Foto: Cortesia Subversive Film

Importante lembrar que eles têm a mesma origem do ruangrupa, coletivo responsável pela direção artística da documenta quinze. No entanto, no contexto alemão, tão sensível a questões judaicas após o Holocausto, essas imagens causaram revolta e a obra foi recolhida.

“Não há intenção de relacioná-lo, de forma alguma, com o antissemitismo. Estamos tristes que detalhes sejam compreendidos de modo diferente de seu propósito original”, afirmou o Taring Padi em nota, em que também pediam desculpas.

No entanto, já estava criado um ambiente para a polarização, que favoreceu aqueles que viram a possibilidade de guerra cultural em torno da mostra, seja por meio dos veículos de comunicação, que insistiam em questionar a exposição como um todo, e até da própria instituição: primeiro, Sabine Schormann, diretora-geral da documenta quinze, deixou o cargo em julho, e, no mês seguinte, quando continuavam ainda os ataques, foi criado um Comitê de Apoio Científico, para tratar da questão.

Seguindo a linha de acusações infundadas e exageradas das guerras culturais, o jornal alemão Frankfurter Allgemeine Zeitung afirmou que um coletivo judeu de São Paulo teria sido convidado e depois desconvidado. A Casa do Povo, em São Paulo, que durante a organização da mostra serviu como ponto de encontro do ruangrupa com grupos brasileiros, chegou a se manifestar a respeito, desmentindo o jornal alemão e dando apoio à documenta.

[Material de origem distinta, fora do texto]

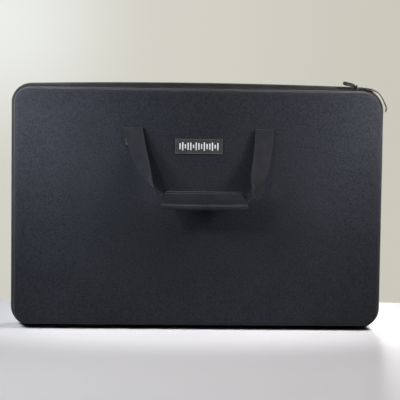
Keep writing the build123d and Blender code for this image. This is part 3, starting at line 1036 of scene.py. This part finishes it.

Em nota, divulgada pelo e-flux, eles lembram que Graziela Kunsch, única brasileira na documenta [leia sobre a participação da artista VII Seminário Internacional promovido pela arte!brasileiros], baseia-se em conceitos de uma pedagoga judia-húngara, Emmi Pikler (1902-1984), além de apresentar fotos de uma artista também judia-húngara, Marian Reissmann (1911-1991), que documentam a prática de sua conterrânea. Veemente, o texto ainda aponta possíveis motivações para os ataques: “A denúncia justa de imagens antissemitas está sendo instrumentalizada para deslegitimar toda a exposição, atacar uma agenda decolonial e se opor ao pensamento crítico.”

Já o Comitê Científico caiu na armadilha de buscar identificar outros trabalhos com a mesma conotação, reforçando, assim, uma generalização. Em uma declaração pública, em setembro, eles pediram que filmes do coletivo Subversive Film não fossem mais exibidos: “O que há de altamente problemático neste trabalho não são apenas os documentos fílmicos, que contêm peças antissemitas e antissionistas, mas também os comentários dos artistas inseridos entre os filmes, nos quais legitimam o ódio a Israel e a glorificação do terrorismo em o material de origem através de sua discussão acrítica.”

Taring Padi
No Hallenbad Ost, trabalhos de Taring Padi, coletivo que teve um de seus painéis, exposto na Friederichplatz, retirado da documenta quinze após críticas – explicadas no texto.
Foto: Patricia Rousseaux

A programação que cita esta nota é o Tokyo Reels Film Festival, assim chamado porque exibia uma série de filmes recentemente restaurados, que estavam sob a guarda do diretor japonês Masao Adachi, dando visibilidade a um arquivo praticamente desconhecido de uma ação solidária e anti-imperialista entre Japão e Palestina.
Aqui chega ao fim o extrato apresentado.